Learn about LEAVEing. It does exactly what you can't.

push ebp
mov ebp, esp // ebp « esp

from this I see [ebp +8] has my return address always so if the calling convention is the standard cdecl , stdcall , fastcall ,...etc
Or at least something that uses a stack frame that doesn't modify the ebp inside the function it will always point to a place where I can get the function parameters and return address.

However if somebody wrote code to not use calling conventions and mov's something into the ebp in side their ffunction their would be no way of determining the return address from an offset of ebp.

And this stack trace would only work if you had physical access to what the ebp contained .. so if you where given a arbitary stack without the ability to see what the registers had in it then their would be no real definite way to find the return address you need at least to know whats in ebp.

So it looks like you need to have a debugger to have a stack tracer or at least access to the programs registers while executing and the ability to set break points.

In theory I think we are just looking at it from to different points of view.
1) I am looking at it from given a arbitary stack (or part of a stack in time dumped to a file) determine the calling functions from the stack
2) you are assuming I can execute it and see registers not just have a dump of a stack of data.

Either way I think I got my answer
1) NO in general
2) YES if you can have access to the ebp register , return function address is at [ebp + 8] under normal calling conventions provided inside the function ebp is not modified it is only modified when setting up stack frames when entering in functions.
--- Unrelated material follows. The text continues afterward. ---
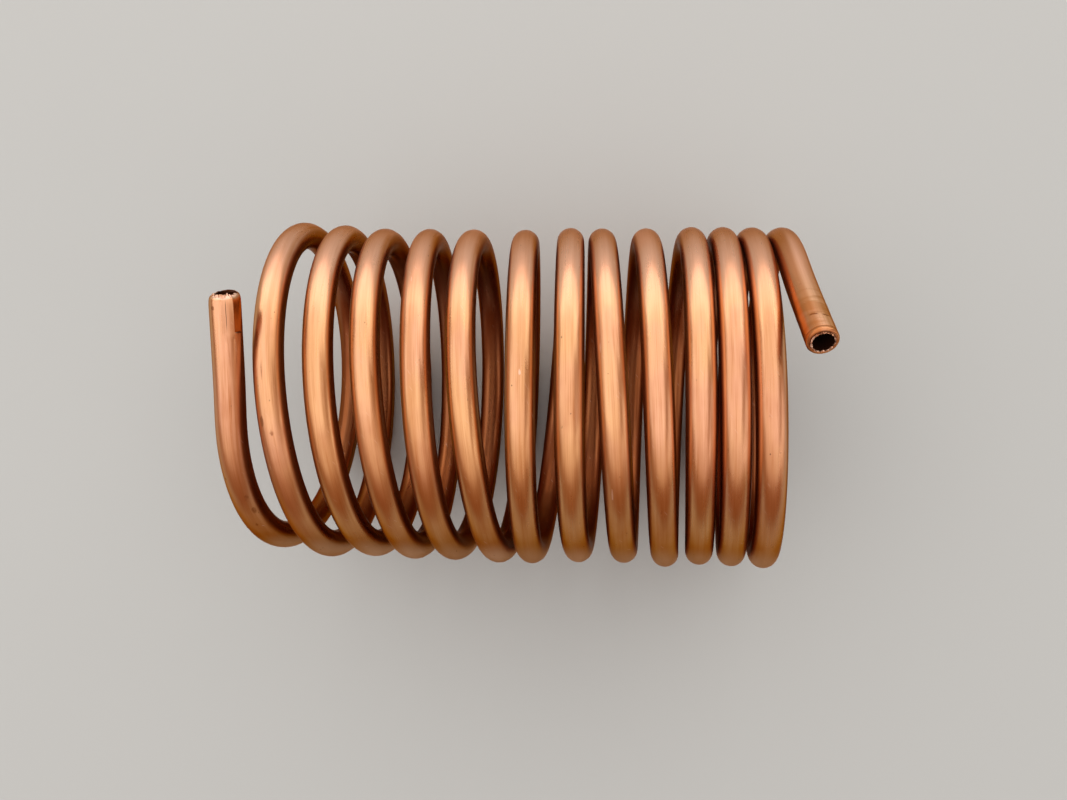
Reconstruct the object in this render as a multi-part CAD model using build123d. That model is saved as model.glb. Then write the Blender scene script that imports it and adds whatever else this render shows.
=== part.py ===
from build123d import *
from math import cos, floor, radians, sin, tan
import os

# A coil of soft copper tube, wound by hand and lying on its turns. Millimetres, +Z up.
# The coil's axis runs along X. Seen along +X, an angle of 0 points to +Y and 90 degrees is the crown.

# Tube
tube_diameter = 6.0
wall = 0.7

# Coil
coil_radius = 35.0      # from the coil's axis to the middle of the tube
arcs_per_turn = 6
coil_arcs = 77          # twelve full turns and five sixths
left_leave = 106.0      # angle at which the tube leaves the coil towards its left end

# How each turn lies, from the left end to the right:
# the clear gap to the next turn along the crown,
# how far the turn leans to the right on its -Y side, and how far to the right at its crown,
# how far its middle lies towards +Y, and how much it is spread along Y.
turns = [
    (1.6, -3.2, -0.5, 2.6, 0.4),
    (3.9, 2.3, 0.7, 0.5, 0.8),
    (3.5, 1.5, -0.8, 0.6, 0.3),
    (3.8, 2.0, -0.1, -0.1, 0.1),
    (3.0, 0.9, 0.0, 0.0, 0.1),
    (5.3, 1.4, -1.8, -0.3, 0.2),
    (3.4, -1.3, 0.5, -0.4, 0.2),
    (2.2, -0.9, -0.2, 0.1, 0.2),
    (2.7, 1.1, -0.3, 0.2, -0.2),
    (2.1, 0.4, -2.0, -0.3, 0.4),
    (0.3, -0.7, -2.7, 0.3, 0.1),
    (0.6, -0.3, -3.0, 0.2, 0.1),
    (0.5, 0.0, -3.1, 0.0, 0.2),
    (0.5, 0.2, -3.3, 0.0, 0.2),
]

# Straight ends
left_end = 24.7
left_stray = -0.5       # how far the end strays to the right of the turn that it leaves
right_end = 24.2
right_stray = 2.1

# Left end, squeezed by pliers
pinch_length = 8.2
pinch_depth = 0.28          # how far each jaw pressed the tube in
jaw_tilts = (32.0, 77.0)    # how far each bite leans from the coil's outer side to its right
mouth_height = 3.4          # the bore's widths at the squeezed mouth
mouth_width = 3.8
cut_slope = 14.0            # the left end isn't cut square

# Right end, rolled in by a tube cutter
rim_round = 0.45

arc_share = 0.99        # how much of each straight run its arcs take up

tube_radius = tube_diameter / 2
bore_radius = tube_radius - wall
arc_angle = 360 / arcs_per_turn
half_run = coil_radius * tan(radians(arc_angle) / 2)


def crown_places():
    """Where each turn crosses the crown, along X."""
    places = [0.0]
    for turn in turns[:-1]:
        places.append(places[-1] + tube_diameter + turn[0])
    return places


def blend(values, turn):
    """A value that each turn sets, carried over evenly to the next turn."""
    whole = min(max(floor(turn), 0), len(values) - 2)
    share = turn - whole
    return values[whole] * (1 - share) + values[whole + 1] * share


def corner(angle):
    """A corner of the path's straight runs, outside the circle that its arc follows."""
    turn = (angle - 90) / 360
    _, side_lean, crown_lean, shift, spread = [blend(values, turn) for values in zip(*turns)]
    across = cos(radians(angle)) / cos(radians(arc_angle) / 2)
    up = sin(radians(angle)) / cos(radians(arc_angle) / 2)
    x = blend(crown_places(), turn) - side_lean * across + crown_lean * (up - 1)
    return Vector(x, (coil_radius + spread) * across + shift, coil_radius * up)


def end_tip(last, beyond, length, stray):
    """Where a straight end stops: it leaves the last corner as the next run would, and strays along X."""
    way = (beyond - last).normalized()
    return last + way * (half_run + length) + Vector(stray, 0, 0)


def coil_path():
    """The middle line of the round tube: straight ends, and one arc for each corner of the coil."""
    first = left_leave + arc_angle / 2
    corners = [corner(first + arc_angle * step) for step in range(-1, coil_arcs + 1)]
    left_tip = end_tip(corners[1], corners[0], left_end, left_stray)
    right_tip = end_tip(corners[-2], corners[-1], right_end, right_stray)
    round_start = left_tip + (corners[1] - left_tip).normalized() * pinch_length
    points = [round_start] + corners[1:-1] + [right_tip]
    radii = []
    for before, here, after in zip(points, points[1:], points[2:]):
        bend = radians((here - before).get_angle(after - here))
        shorter = min((here - before).length, (after - here).length, 2 * half_run)
        radii.append(arc_share * shorter / 2 / tan(bend / 2))
    return FilletPolyline(*points, radius=radii)


def squeezed_end():
    """The last stretch at the left, from its mouth at Z = 0: flats from the jaws and a narrowing bore."""
    end = Cylinder(tube_radius, pinch_length, align=(Align.CENTER, Align.CENTER, Align.MIN))
    for tilt in jaw_tilts:
        jaws = Box(tube_diameter - 2 * pinch_depth, 2 * tube_diameter, 3 * pinch_length)
        end &= Rot(0, 0, -tilt) * jaws
    mouth = Ellipse(mouth_height / 2, mouth_width / 2)
    bore = Plane.XY.offset(pinch_length) * Circle(bore_radius)
    end -= loft([mouth, bore])
    low_side = tube_radius * tan(radians(cut_slope))
    waste = Box(3 * tube_diameter, 3 * tube_diameter, 3 * tube_diameter,
                align=(Align.CENTER, Align.CENTER, Align.MAX))
    return end - Pos(0, 0, low_side) * Rot(0, -cut_slope, 0) * waste


def copper_tube():
    """The whole tube, and its middle line."""
    path = coil_path()
    section = Circle(tube_radius) - Circle(bore_radius)
    tube = sweep(Plane(path @ 0, z_dir=path % 0) * section, path=path)
    rim = tube.edges().filter_by(GeomType.CIRCLE).filter_by(
        lambda edge: abs(edge.radius - tube_radius) < rim_round / 10).sort_by_distance(path @ 1)[0]
    tube = fillet(rim, rim_round)
    mouth = path @ 0 - (path % 0) * pinch_length
    tube += Plane(mouth, x_dir=(0, 0, 1), z_dir=path % 0) * squeezed_end()
    return tube, path


tube, path = copper_tube()
bounds = tube.bounding_box()
to_floor = Pos(-bounds.center().X, -bounds.center().Y, -bounds.min.Z)
tube = to_floor * tube
path = to_floor * path

print("length of tube", path.length + pinch_length, "size", bounds.size)
print("left end starts at", path @ 0, "and points along", -(path % 0))
print("right end stops at", path @ 1, "and points along", path % 1)
os.makedirs("parts", exist_ok=True)
export_step(tube, "parts/copper_tube.step")
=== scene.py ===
import math

import bmesh
import bpy
from bpy.props import FloatProperty, FloatVectorProperty, IntProperty, PointerProperty
from mathutils import Matrix, Vector


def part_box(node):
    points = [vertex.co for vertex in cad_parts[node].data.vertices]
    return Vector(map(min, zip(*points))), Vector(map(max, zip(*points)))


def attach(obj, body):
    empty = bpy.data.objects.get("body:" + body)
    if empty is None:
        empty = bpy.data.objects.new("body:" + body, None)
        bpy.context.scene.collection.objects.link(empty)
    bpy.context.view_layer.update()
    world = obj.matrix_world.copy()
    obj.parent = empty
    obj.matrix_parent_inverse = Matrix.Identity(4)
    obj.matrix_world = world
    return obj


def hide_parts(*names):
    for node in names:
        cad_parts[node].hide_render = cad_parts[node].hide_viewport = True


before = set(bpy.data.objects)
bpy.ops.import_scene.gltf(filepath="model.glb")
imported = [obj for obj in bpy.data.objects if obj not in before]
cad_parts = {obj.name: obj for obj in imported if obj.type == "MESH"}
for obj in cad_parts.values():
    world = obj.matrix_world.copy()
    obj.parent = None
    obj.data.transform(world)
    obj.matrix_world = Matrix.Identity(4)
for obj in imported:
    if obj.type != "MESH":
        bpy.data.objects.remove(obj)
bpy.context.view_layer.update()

bl_info = {
    "name": "Copper Tube Coil",
    "version": (1, 0, 0),
    "blender": (4, 5, 0),
    "location": "3D View > Sidebar > Copper Coil",
    "description": "A hand-wound coil of soft copper tube, drawn straight and then bent round",
    "category": "Add Mesh",
}

MM = 0.001
PIECE = "drawn_copper_tube"

# How each turn lies, from the left end to the right, in millimetres:
# the clear gap to the next turn along the crown,
# how far the turn leans to the right on its -Y side, and how far to the right at its crown,
# how far its middle lies towards +Y, and how much it is spread along Y.
TURNS = [
    (1.6, -3.2, -0.5, 2.6, 0.4),
    (3.9, 2.3, 0.7, 0.5, 0.8),
    (3.5, 1.5, -0.8, 0.6, 0.3),
    (3.8, 2.0, -0.1, -0.1, 0.1),
    (3.0, 0.9, 0.0, 0.0, 0.1),
    (5.3, 1.4, -1.8, -0.3, 0.2),
    (3.4, -1.3, 0.5, -0.4, 0.2),
    (2.2, -0.9, -0.2, 0.1, 0.2),
    (2.7, 1.1, -0.3, 0.2, -0.2),
    (2.1, 0.4, -2.0, -0.3, 0.4),
    (0.3, -0.7, -2.7, 0.3, 0.1),
    (0.6, -0.3, -3.0, 0.2, 0.1),
    (0.5, 0.0, -3.1, 0.0, 0.2),
    (0.5, 0.2, -3.3, 0.0, 0.2),
]
CROWN = 90.0        # degrees: where a turn is highest
HALF_ARC = 30.0     # degrees from the corner of an arc to where a straight end leaves it
PATH_STEP = 15.0    # degrees between two control points of the coil's line
END_STEPS = (0.5, 1.5, 2.5)     # the same on a straight end, in steps from where it leaves the coil
LINE_PIECES = 12    # pieces in which the line is traced from one control point to the next
SIDES = 40          # faces round the tube
SHARP_ANGLE = 20    # degrees: sharper edges than this aren't smoothed
# The long middle is divided twice over: edges longer than this many metres, and the cuts across its bore.
MIDDLE_CUTS = ((1.0, 15), (0.05, 17))

# Loops across the straight tube where its ends are shaped, in millimetres: past the left mouth,
# past the tube's left start, and back from the right rim.
MOUTH_LOOPS = (0.12, 0.28, 0.5, 0.8, 1.2, 1.7, 2.3, 3.0, 4.0)
BITE_LOOPS = (6, 7)
RIM_LOOPS = (16, 13, 11, 10, 9.2, 8.6, 8.0, 7.4, 6.8, 6.2, 5.6, 5.0, 4.4, 3.8, 3.2, 2.6, 2.0, 1.6, 1.3, 1.14,
             1.06, 0.98, 0.9, 0.7)

# The first bite of the pliers runs out past the jaws: how far past them, in millimetres,
# and the share of the bite that is left there.
RUN_OUT = ((0.13, 0.9), (0.8, 0.75), (2, 0.5), (5, 0.2))
# Radius of the mouth and of the first loops past it, as shares of the tube's: the wall is bent in.
BENT_IN = (0.80, 0.86, 0.915, 0.95, 0.975, 0.99, 0.997)
SLOPE_REACH = 5     # millimetres past the mouth over which the slope of its cut fades
LIP_JITTER = 0.13   # millimetres by which the torn lip is roughened
# Slivers on the torn left lip: the angle of each from the outer side to the right, in degrees,
# how far it stands out and how far it bends in over the bore, in millimetres.
TEETH = [(36, 0.32, 0.15), (95, 0.20, 0.20), (-132, 0.05, 1.1)]
TOOTH_WIDTH = 6     # degrees to each side of a sliver's middle
LIP_RADIUS = 2.3    # millimetres: the torn lip lies within it

# Grooves and ridges that the cutter left: how far each is back from the right rim, in millimetres,
# and its radius as a share of the tube's.
CUTTER_RINGS = (
    (1.06, 0.983), (2.6, 1.003), (3.2, 1.005), (3.8, 1.001), (5.0, 0.996), (5.6, 0.993), (6.2, 0.998),
    (8.0, 1.004), (8.6, 1.006), (9.2, 1.002))
BURR_JITTER = 0.2   # millimetres by which the burr is roughened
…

Thank you for your help I know I can be a pain.

Hi,

I see that noone actually answered your question, possibly because it was written as a set of assumptions to which people then responded true/false/ridicule.

Either way I think I got my answer
1) NO in general
2) YES if you can have access to the ebp register , return function address is at [ebp + 8] under normal calling conventions provided inside the function ebp is not modified it is only modified when setting up stack frames when entering in functions.
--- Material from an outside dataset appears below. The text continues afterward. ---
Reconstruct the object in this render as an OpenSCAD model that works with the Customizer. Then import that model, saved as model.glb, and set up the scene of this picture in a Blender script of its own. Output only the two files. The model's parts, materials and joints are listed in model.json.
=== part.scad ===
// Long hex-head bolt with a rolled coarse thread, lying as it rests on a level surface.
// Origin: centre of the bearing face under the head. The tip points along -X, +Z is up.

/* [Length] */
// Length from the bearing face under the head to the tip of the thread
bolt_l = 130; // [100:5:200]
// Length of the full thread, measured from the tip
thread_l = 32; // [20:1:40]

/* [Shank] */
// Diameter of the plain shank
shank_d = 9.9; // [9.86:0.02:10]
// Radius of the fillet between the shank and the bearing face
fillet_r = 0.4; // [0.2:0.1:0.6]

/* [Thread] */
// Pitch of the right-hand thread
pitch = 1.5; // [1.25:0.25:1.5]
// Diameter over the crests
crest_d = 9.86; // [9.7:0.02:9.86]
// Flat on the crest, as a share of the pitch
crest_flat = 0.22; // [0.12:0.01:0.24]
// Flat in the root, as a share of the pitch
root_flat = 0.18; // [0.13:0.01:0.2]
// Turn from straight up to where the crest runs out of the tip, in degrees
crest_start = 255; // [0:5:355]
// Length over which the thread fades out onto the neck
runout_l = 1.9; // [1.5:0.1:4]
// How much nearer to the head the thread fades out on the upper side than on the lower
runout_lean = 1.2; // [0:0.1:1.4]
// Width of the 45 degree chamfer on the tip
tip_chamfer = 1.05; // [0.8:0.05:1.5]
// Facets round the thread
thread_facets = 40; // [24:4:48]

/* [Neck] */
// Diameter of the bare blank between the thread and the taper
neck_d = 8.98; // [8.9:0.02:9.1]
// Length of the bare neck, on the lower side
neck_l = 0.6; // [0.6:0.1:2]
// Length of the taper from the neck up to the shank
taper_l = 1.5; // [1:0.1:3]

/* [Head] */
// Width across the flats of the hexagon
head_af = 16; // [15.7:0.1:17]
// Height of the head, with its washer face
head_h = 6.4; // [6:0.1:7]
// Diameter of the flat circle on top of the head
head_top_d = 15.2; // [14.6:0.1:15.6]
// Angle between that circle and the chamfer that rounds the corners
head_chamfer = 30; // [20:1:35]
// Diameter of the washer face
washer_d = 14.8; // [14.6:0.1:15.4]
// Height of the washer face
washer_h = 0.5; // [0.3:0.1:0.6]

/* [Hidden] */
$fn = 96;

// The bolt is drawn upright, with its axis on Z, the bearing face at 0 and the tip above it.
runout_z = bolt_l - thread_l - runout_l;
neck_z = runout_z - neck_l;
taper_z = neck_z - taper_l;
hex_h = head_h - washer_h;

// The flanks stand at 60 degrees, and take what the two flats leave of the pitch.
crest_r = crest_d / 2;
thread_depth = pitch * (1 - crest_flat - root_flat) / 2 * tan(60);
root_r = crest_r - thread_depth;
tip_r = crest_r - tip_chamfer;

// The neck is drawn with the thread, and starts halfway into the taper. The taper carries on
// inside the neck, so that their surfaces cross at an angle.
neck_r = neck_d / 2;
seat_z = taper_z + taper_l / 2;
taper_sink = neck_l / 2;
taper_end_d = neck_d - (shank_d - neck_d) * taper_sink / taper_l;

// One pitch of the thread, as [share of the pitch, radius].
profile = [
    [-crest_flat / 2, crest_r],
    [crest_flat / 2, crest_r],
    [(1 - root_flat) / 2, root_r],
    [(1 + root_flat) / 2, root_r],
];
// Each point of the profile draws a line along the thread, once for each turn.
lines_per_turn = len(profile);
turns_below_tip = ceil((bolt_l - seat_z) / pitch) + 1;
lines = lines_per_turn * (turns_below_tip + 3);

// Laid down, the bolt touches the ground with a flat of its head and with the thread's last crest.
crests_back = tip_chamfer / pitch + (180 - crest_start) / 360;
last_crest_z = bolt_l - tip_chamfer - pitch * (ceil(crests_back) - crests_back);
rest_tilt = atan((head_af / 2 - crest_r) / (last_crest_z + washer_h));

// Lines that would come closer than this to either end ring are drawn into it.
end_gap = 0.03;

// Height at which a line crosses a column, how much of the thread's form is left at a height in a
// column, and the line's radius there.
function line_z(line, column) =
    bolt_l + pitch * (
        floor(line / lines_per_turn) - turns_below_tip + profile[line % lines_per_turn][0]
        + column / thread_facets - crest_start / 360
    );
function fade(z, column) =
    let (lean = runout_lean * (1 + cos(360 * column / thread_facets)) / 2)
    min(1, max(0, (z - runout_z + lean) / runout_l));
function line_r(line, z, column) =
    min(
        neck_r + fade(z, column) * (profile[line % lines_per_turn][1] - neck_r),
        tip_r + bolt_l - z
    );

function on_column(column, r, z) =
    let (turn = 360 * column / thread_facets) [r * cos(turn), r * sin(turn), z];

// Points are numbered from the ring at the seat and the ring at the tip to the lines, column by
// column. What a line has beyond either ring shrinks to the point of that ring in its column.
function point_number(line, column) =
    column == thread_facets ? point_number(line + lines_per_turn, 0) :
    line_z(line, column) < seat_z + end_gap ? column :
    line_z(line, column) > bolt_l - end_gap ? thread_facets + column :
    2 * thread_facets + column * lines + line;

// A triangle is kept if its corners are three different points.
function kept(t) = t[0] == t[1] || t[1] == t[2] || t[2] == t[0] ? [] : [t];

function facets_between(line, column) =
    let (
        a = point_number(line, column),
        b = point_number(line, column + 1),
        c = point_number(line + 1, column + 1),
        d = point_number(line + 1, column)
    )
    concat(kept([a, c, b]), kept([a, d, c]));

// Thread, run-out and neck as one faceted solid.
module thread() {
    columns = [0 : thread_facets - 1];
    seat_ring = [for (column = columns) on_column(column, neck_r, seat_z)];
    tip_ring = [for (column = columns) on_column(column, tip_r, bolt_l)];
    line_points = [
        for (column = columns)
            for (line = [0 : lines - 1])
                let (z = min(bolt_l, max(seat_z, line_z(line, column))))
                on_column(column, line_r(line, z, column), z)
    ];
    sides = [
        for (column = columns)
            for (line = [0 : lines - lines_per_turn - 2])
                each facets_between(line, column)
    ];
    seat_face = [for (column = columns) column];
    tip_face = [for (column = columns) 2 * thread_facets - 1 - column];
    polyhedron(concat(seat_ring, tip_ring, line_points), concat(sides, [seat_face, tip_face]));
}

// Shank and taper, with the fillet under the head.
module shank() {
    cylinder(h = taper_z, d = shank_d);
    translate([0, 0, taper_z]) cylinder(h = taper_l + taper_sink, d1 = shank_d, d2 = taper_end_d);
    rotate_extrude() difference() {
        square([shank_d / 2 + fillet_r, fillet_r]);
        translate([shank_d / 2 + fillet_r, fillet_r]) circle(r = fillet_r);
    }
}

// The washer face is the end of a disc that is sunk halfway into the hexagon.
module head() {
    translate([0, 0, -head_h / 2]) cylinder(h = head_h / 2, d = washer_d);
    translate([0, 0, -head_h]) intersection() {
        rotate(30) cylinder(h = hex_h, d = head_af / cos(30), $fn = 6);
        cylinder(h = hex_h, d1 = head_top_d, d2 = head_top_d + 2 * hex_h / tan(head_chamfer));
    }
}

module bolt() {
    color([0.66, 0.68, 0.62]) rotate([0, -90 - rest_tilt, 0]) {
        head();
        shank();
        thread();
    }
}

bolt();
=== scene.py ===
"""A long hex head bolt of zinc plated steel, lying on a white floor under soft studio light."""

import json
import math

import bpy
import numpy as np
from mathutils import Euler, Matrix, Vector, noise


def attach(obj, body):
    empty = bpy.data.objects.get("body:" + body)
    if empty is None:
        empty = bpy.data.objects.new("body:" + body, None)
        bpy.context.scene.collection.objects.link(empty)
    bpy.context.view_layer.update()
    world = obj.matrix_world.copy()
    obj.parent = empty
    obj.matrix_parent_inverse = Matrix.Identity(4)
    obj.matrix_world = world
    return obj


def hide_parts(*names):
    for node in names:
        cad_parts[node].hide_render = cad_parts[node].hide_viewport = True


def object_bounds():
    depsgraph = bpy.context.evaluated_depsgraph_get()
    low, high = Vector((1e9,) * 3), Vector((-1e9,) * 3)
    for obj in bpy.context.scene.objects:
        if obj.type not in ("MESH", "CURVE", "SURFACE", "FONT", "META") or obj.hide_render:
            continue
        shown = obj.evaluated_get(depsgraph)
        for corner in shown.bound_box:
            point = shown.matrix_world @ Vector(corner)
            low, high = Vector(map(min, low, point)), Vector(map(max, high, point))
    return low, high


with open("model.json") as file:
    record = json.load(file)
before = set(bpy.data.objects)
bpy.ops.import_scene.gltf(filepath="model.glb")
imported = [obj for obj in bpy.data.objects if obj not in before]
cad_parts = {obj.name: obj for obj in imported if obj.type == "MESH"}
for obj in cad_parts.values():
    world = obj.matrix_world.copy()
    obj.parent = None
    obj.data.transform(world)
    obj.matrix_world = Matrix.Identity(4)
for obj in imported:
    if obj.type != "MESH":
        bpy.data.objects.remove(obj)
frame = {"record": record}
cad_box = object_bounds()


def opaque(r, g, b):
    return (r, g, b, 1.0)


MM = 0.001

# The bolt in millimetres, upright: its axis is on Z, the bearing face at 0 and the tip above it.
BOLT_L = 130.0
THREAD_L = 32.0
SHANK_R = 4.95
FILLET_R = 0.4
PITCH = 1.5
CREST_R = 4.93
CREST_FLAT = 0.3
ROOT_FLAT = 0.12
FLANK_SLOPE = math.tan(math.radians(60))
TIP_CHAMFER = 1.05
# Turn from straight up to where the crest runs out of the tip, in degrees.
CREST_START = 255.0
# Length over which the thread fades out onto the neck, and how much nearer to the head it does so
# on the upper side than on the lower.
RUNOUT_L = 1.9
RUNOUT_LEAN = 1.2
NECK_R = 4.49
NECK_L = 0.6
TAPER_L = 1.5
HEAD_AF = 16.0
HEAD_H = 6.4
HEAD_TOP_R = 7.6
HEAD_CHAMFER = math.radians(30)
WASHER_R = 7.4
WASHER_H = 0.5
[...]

In order to perform a reliable backtrace, you need to either:
a) Assume a calling convention is followed.
b) Assume debug information is present.

Debug information will tell you exactly how to crawl the stack. The problem is that it is not always available. Compilers on x64 tend to generate unwind tables only when -g is passed or if backtrace() is compiled in, to save space. It's also difficult to read due to the compression techniques it uses.

The easiest thing to do is assume a calling convention. For UNIX-based toolchains such as you will use to cross-compile, this will be cdecl. In order to backtrace, you also need to ensure the frame pointer is used. -fno-omit-frame-pointer will do this on GCC - frame pointers are on by default on 32-bit x86 GCC but disabled by default on 64-bit.

Then, you just need to crawl the frame pointer chain. Read the frame pointer - EBP on 32bit, RBP on 64bit. That will form a linked list taking you through the stack.

For every value of the frame pointer (every stack frame), you can find the return address for that stack frame in EBP+4 or RBP+8. *NOT EBP+8 AS YOU MENTIONED!*

Hope this helps.

James

I agreed I was thinking of both rbp x64 and x86 ebp and wrote the [ebp+8] instead of [ebp +4] and [rbp+8].
As you mention but I think we are now both on the same page.

And as for

-fno-omit-frame-pointer

That is what I was talking about they must use a stack frame and not effect the ebp or rbp inside the function (i.e other then pointing it to the next and previous stack frame on enter/leave of a function).

Weather the slower enter , leave commands are used or their equivalent push ,pop instruction blocks doesn't really matter interms of finding the return address.

Either way 90% of the time the stack will be a calling convention that is cdecl , stdcall ,...etc (that contains the stack frame unless of course you wrote custom asm,inline asm, or turned off -fno-omit-frame-pointer in the gcc compiler. But the odds of that is probably slim that they would do that.

Either way most of the time you should beable to get a stack trace given the ebp value and a dump of where the current stack is.
You wouldn't even need a debugger or anything just a program that would dump the current stack at a given time and the current ebp value.
From their you can try the standard calling convientions

But bottom line their is no general way to do it in all cases just mostly all cases based on the ebp and stack frames /(how they work in most cases)

he's begining to believe

Now of course with out debug info like symbol table or code segment code you would only beable to determine the return address , function parameters/local variables to some extent and write it out like func1(a,b,c) = address ---> func2(a) = address --->..etc not knowing the names without a symbol table (but thats ok since names are just for show anyway )

I managed to come up with a stack trace in a few minutes of coding. imho its not too hard, read up on stack frames and the nm command. my os exports a symbol file at compile time that it reads on boot into an ordered linked list and in the fault handler it walks the stack frames on the stack displaying addresses, offsets and function names. once you know how, its simple. but, this does make your os specific to a particular compiler suite, or at least the backtrace code but as others already stated there isn't much way around that... let me know if you get what I'm saying, I may share source if you are interested.

Edit: deeper reading makes me think you already know this, but I've left this anyway for others who might search the threads for the same question.